Goal of the exercise:
Copy the data below exactly.

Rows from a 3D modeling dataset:
::::::::::
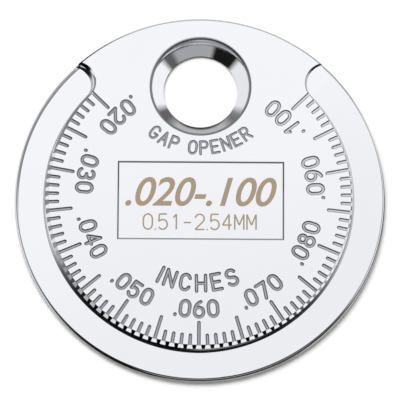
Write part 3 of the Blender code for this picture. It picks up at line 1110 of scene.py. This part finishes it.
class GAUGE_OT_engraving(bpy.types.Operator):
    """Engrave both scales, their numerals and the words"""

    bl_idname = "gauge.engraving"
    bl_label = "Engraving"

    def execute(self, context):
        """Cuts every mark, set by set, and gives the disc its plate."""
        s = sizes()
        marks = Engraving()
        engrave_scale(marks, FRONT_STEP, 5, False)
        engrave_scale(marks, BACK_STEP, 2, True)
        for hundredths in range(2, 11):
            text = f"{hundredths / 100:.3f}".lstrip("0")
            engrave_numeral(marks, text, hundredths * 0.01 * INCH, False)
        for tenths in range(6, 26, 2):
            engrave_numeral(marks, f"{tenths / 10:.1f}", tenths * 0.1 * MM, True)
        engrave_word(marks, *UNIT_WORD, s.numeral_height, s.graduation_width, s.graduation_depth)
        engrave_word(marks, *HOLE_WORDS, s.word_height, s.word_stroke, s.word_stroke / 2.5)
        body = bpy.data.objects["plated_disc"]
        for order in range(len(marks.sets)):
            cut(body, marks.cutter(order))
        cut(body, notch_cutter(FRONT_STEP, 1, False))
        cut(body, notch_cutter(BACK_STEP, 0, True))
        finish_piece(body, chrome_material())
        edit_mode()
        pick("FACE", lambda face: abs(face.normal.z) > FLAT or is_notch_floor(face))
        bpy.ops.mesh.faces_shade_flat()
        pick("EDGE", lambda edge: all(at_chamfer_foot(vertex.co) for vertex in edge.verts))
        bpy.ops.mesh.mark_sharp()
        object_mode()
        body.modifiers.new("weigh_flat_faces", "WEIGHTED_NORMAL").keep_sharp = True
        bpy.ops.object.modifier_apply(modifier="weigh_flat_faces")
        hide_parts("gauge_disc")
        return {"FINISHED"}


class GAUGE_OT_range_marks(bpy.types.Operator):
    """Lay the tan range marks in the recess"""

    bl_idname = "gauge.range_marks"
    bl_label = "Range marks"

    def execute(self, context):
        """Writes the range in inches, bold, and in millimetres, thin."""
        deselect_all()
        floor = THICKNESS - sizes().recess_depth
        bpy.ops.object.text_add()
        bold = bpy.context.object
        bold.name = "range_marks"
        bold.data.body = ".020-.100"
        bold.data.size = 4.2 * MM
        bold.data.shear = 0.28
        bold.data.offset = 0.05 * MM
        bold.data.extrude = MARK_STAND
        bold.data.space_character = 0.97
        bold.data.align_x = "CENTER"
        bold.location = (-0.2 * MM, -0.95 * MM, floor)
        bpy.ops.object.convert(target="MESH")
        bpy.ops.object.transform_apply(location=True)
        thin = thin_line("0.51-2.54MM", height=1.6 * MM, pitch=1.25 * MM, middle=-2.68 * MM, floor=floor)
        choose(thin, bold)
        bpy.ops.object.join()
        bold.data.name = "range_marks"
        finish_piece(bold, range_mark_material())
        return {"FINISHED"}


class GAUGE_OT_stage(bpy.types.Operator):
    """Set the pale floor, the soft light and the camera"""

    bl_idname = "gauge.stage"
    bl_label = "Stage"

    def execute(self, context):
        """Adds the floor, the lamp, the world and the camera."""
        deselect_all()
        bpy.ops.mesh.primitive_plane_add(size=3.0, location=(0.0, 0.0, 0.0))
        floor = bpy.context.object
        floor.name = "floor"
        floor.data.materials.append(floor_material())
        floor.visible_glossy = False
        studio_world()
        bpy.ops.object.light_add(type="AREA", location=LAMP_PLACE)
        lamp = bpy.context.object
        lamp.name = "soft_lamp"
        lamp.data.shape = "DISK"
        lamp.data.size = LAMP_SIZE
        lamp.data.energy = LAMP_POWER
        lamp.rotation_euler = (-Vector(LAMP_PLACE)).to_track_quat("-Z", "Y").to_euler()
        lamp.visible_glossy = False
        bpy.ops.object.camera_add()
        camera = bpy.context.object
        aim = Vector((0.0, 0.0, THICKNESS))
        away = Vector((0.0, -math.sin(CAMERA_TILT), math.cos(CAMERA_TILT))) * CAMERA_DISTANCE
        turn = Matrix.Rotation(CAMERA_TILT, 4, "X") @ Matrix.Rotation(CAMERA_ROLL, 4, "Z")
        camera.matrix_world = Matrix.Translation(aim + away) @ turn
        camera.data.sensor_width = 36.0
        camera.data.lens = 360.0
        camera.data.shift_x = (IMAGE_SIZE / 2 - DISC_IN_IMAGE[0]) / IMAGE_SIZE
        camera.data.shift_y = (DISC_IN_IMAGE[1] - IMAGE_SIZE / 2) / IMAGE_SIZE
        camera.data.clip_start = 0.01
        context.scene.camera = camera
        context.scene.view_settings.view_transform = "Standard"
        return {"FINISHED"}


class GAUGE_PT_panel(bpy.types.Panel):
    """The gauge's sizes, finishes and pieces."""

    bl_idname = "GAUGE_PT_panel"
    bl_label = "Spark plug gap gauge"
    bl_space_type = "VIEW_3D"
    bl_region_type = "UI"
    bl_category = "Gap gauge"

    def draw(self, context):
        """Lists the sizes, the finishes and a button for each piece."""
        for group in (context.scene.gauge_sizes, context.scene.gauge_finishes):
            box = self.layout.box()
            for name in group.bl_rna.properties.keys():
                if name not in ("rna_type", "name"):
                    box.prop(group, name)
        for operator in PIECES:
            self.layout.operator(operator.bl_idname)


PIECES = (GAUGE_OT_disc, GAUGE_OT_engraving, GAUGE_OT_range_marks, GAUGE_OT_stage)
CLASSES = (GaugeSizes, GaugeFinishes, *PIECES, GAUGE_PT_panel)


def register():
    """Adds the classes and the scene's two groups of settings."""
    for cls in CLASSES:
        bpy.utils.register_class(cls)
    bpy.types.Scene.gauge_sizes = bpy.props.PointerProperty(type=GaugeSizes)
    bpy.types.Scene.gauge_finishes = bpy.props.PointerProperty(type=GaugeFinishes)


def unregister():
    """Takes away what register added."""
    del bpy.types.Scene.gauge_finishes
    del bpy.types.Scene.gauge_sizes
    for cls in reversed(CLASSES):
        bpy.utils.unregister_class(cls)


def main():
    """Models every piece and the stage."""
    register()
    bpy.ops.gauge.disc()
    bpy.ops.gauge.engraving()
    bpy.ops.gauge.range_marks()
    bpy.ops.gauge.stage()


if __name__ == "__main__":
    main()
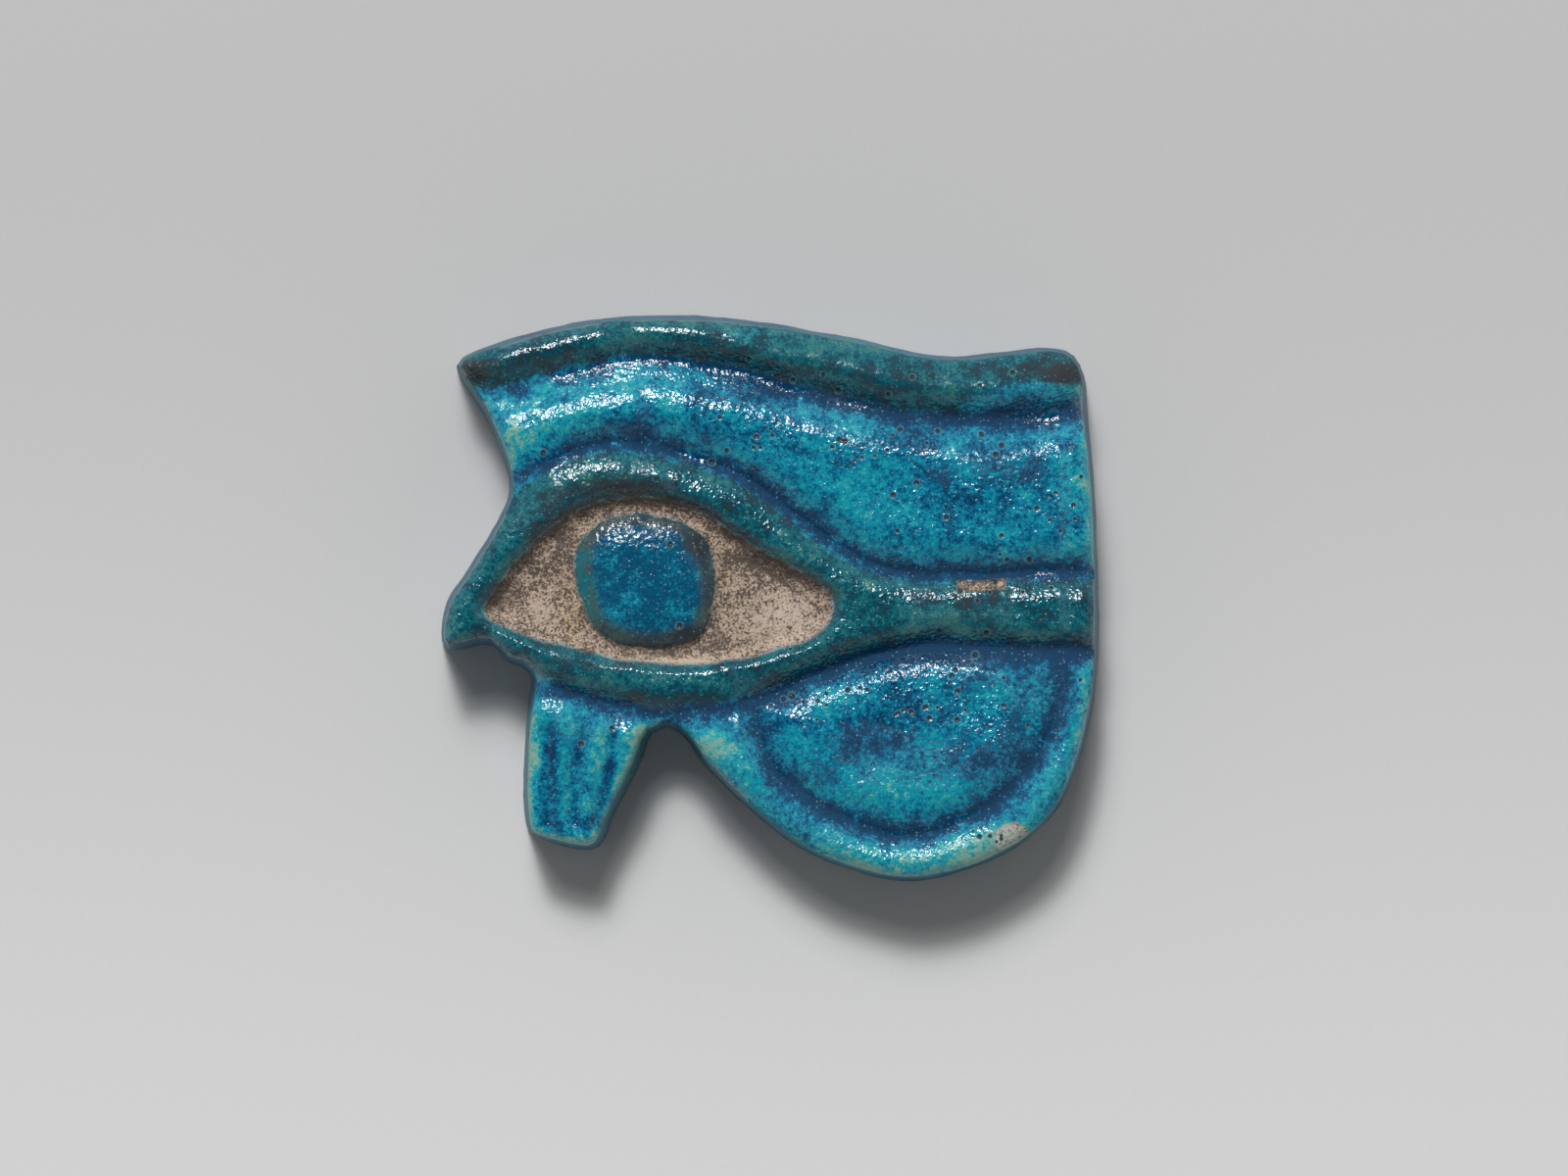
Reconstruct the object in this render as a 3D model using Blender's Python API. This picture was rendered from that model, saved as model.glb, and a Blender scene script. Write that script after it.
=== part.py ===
::::::::::
Task output:
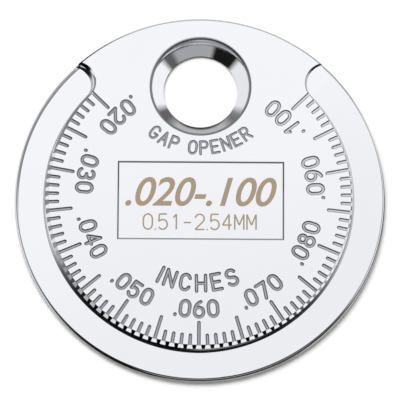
Write part 3 of the Blender code for this picture. It picks up at line 1110 of scene.py. This part finishes it.
class GAUGE_OT_engraving(bpy.types.Operator):
    """Engrave both scales, their numerals and the words"""

    bl_idname = "gauge.engraving"
    bl_label = "Engraving"

    def execute(self, context):
        """Cuts every mark, set by set, and gives the disc its plate."""
        s = sizes()
        marks = Engraving()
        engrave_scale(marks, FRONT_STEP, 5, False)
        engrave_scale(marks, BACK_STEP, 2, True)
        for hundredths in range(2, 11):
            text = f"{hundredths / 100:.3f}".lstrip("0")
            engrave_numeral(marks, text, hundredths * 0.01 * INCH, False)
        for tenths in range(6, 26, 2):
            engrave_numeral(marks, f"{tenths / 10:.1f}", tenths * 0.1 * MM, True)
        engrave_word(marks, *UNIT_WORD, s.numeral_height, s.graduation_width, s.graduation_depth)
        engrave_word(marks, *HOLE_WORDS, s.word_height, s.word_stroke, s.word_stroke / 2.5)
        body = bpy.data.objects["plated_disc"]
        for order in range(len(marks.sets)):
            cut(body, marks.cutter(order))
        cut(body, notch_cutter(FRONT_STEP, 1, False))
        cut(body, notch_cutter(BACK_STEP, 0, True))
        finish_piece(body, chrome_material())
        edit_mode()
        pick("FACE", lambda face: abs(face.normal.z) > FLAT or is_notch_floor(face))
        bpy.ops.mesh.faces_shade_flat()
        pick("EDGE", lambda edge: all(at_chamfer_foot(vertex.co) for vertex in edge.verts))
        bpy.ops.mesh.mark_sharp()
        object_mode()
        body.modifiers.new("weigh_flat_faces", "WEIGHTED_NORMAL").keep_sharp = True
        bpy.ops.object.modifier_apply(modifier="weigh_flat_faces")
        hide_parts("gauge_disc")
        return {"FINISHED"}


class GAUGE_OT_range_marks(bpy.types.Operator):
    """Lay the tan range marks in the recess"""

    bl_idname = "gauge.range_marks"
    bl_label = "Range marks"

    def execute(self, context):
        """Writes the range in inches, bold, and in millimetres, thin."""
        deselect_all()
        floor = THICKNESS - sizes().recess_depth
        bpy.ops.object.text_add()
        bold = bpy.context.object
        bold.name = "range_marks"
        bold.data.body = ".020-.100"
        bold.data.size = 4.2 * MM
        bold.data.shear = 0.28
        bold.data.offset = 0.05 * MM
        bold.data.extrude = MARK_STAND
        bold.data.space_character = 0.97
        bold.data.align_x = "CENTER"
        bold.location = (-0.2 * MM, -0.95 * MM, floor)
        bpy.ops.object.convert(target="MESH")
        bpy.ops.object.transform_apply(location=True)
        thin = thin_line("0.51-2.54MM", height=1.6 * MM, pitch=1.25 * MM, middle=-2.68 * MM, floor=floor)
        choose(thin, bold)
        bpy.ops.object.join()
        bold.data.name = "range_marks"
        finish_piece(bold, range_mark_material())
        return {"FINISHED"}


class GAUGE_OT_stage(bpy.types.Operator):
    """Set the pale floor, the soft light and the camera"""

    bl_idname = "gauge.stage"
    bl_label = "Stage"

    def execute(self, context):
        """Adds the floor, the lamp, the world and the camera."""
        deselect_all()
        bpy.ops.mesh.primitive_plane_add(size=3.0, location=(0.0, 0.0, 0.0))
        floor = bpy.context.object
        floor.name = "floor"
        floor.data.materials.append(floor_material())
        floor.visible_glossy = False
        studio_world()
        bpy.ops.object.light_add(type="AREA", location=LAMP_PLACE)
        lamp = bpy.context.object
        lamp.name = "soft_lamp"
        lamp.data.shape = "DISK"
        lamp.data.size = LAMP_SIZE
        lamp.data.energy = LAMP_POWER
        lamp.rotation_euler = (-Vector(LAMP_PLACE)).to_track_quat("-Z", "Y").to_euler()
        lamp.visible_glossy = False
        bpy.ops.object.camera_add()
        camera = bpy.context.object
        aim = Vector((0.0, 0.0, THICKNESS))
        away = Vector((0.0, -math.sin(CAMERA_TILT), math.cos(CAMERA_TILT))) * CAMERA_DISTANCE
        turn = Matrix.Rotation(CAMERA_TILT, 4, "X") @ Matrix.Rotation(CAMERA_ROLL, 4, "Z")
        camera.matrix_world = Matrix.Translation(aim + away) @ turn
        camera.data.sensor_width = 36.0
        camera.data.lens = 360.0
        camera.data.shift_x = (IMAGE_SIZE / 2 - DISC_IN_IMAGE[0]) / IMAGE_SIZE
        camera.data.shift_y = (DISC_IN_IMAGE[1] - IMAGE_SIZE / 2) / IMAGE_SIZE
        camera.data.clip_start = 0.01
        context.scene.camera = camera
        context.scene.view_settings.view_transform = "Standard"
        return {"FINISHED"}


class GAUGE_PT_panel(bpy.types.Panel):
    """The gauge's sizes, finishes and pieces."""

    bl_idname = "GAUGE_PT_panel"
    bl_label = "Spark plug gap gauge"
    bl_space_type = "VIEW_3D"
    bl_region_type = "UI"
    bl_category = "Gap gauge"

    def draw(self, context):
        """Lists the sizes, the finishes and a button for each piece."""
        for group in (context.scene.gauge_sizes, context.scene.gauge_finishes):
            box = self.layout.box()
            for name in group.bl_rna.properties.keys():
                if name not in ("rna_type", "name"):
                    box.prop(group, name)
        for operator in PIECES:
            self.layout.operator(operator.bl_idname)


PIECES = (GAUGE_OT_disc, GAUGE_OT_engraving, GAUGE_OT_range_marks, GAUGE_OT_stage)
CLASSES = (GaugeSizes, GaugeFinishes, *PIECES, GAUGE_PT_panel)


def register():
    """Adds the classes and the scene's two groups of settings."""
    for cls in CLASSES:
        bpy.utils.register_class(cls)
    bpy.types.Scene.gauge_sizes = bpy.props.PointerProperty(type=GaugeSizes)
    bpy.types.Scene.gauge_finishes = bpy.props.PointerProperty(type=GaugeFinishes)


def unregister():
    """Takes away what register added."""
    del bpy.types.Scene.gauge_finishes
    del bpy.types.Scene.gauge_sizes
    for cls in reversed(CLASSES):
        bpy.utils.unregister_class(cls)


def main():
    """Models every piece and the stage."""
    register()
    bpy.ops.gauge.disc()
    bpy.ops.gauge.engraving()
    bpy.ops.gauge.range_marks()
    bpy.ops.gauge.stage()


if __name__ == "__main__":
    main()
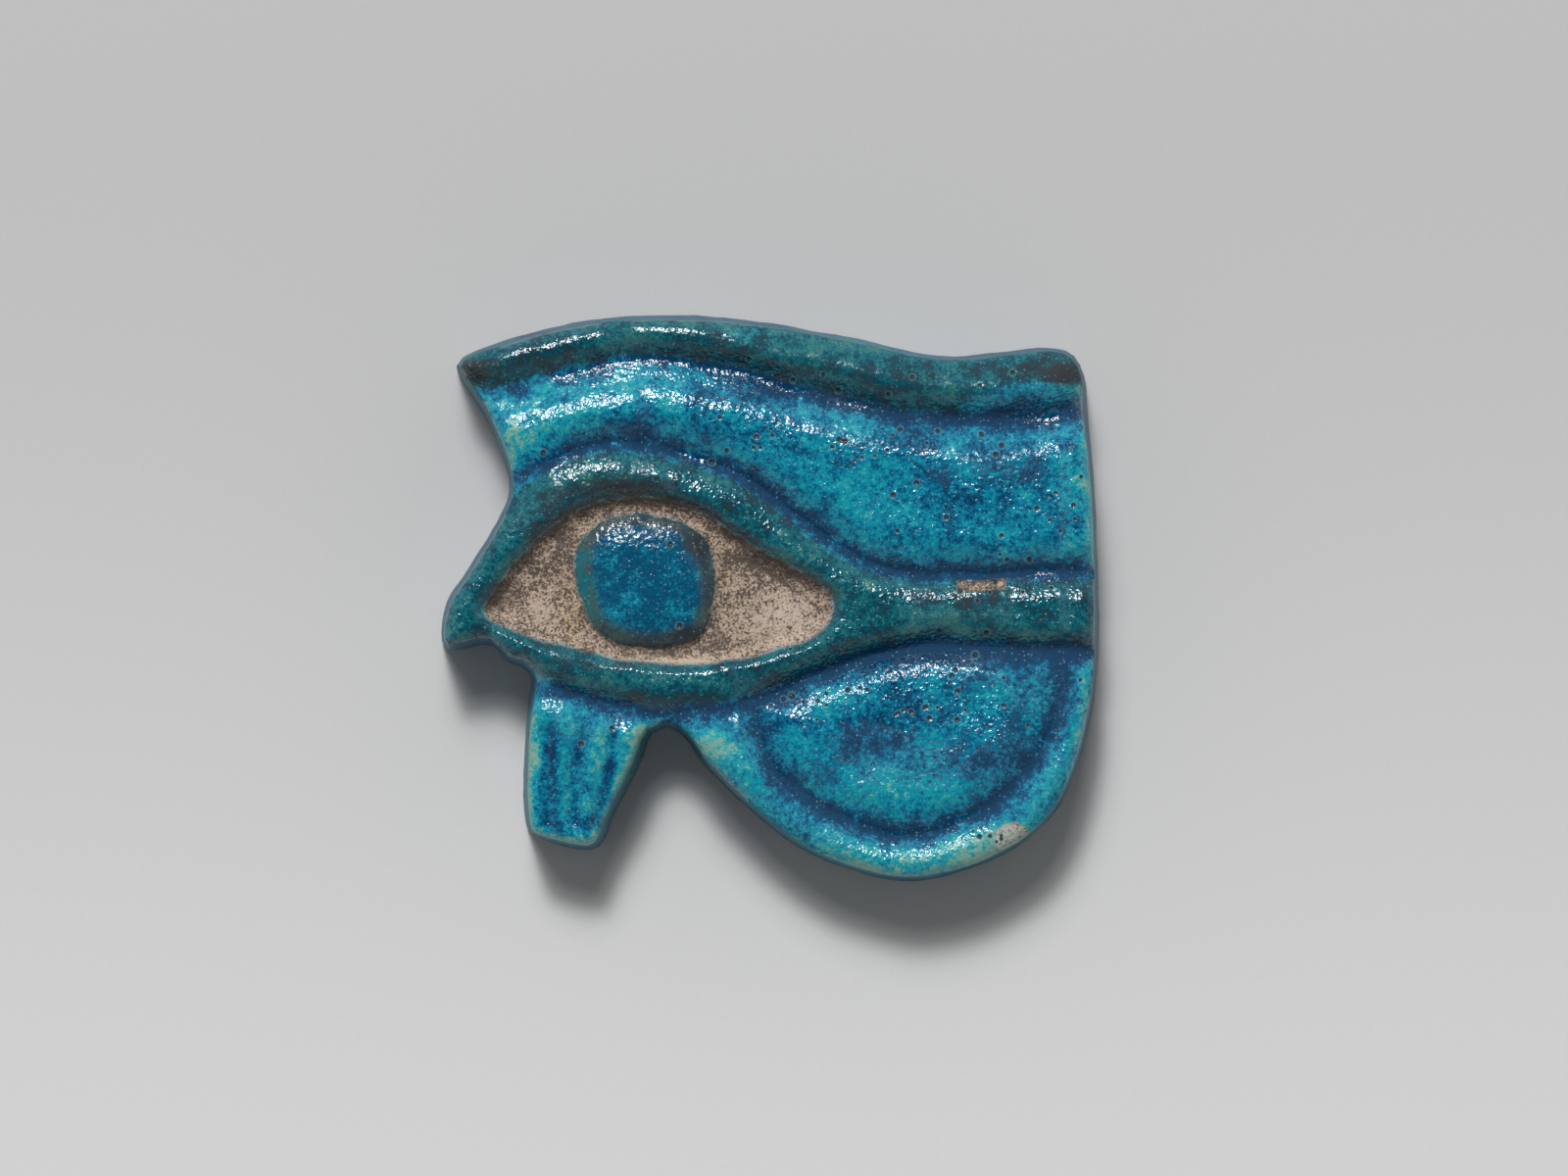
Reconstruct the object in this render as a 3D model using Blender's Python API. This picture was rendered from that model, saved as model.glb, and a Blender scene script. Write that script after it.
=== part.py ===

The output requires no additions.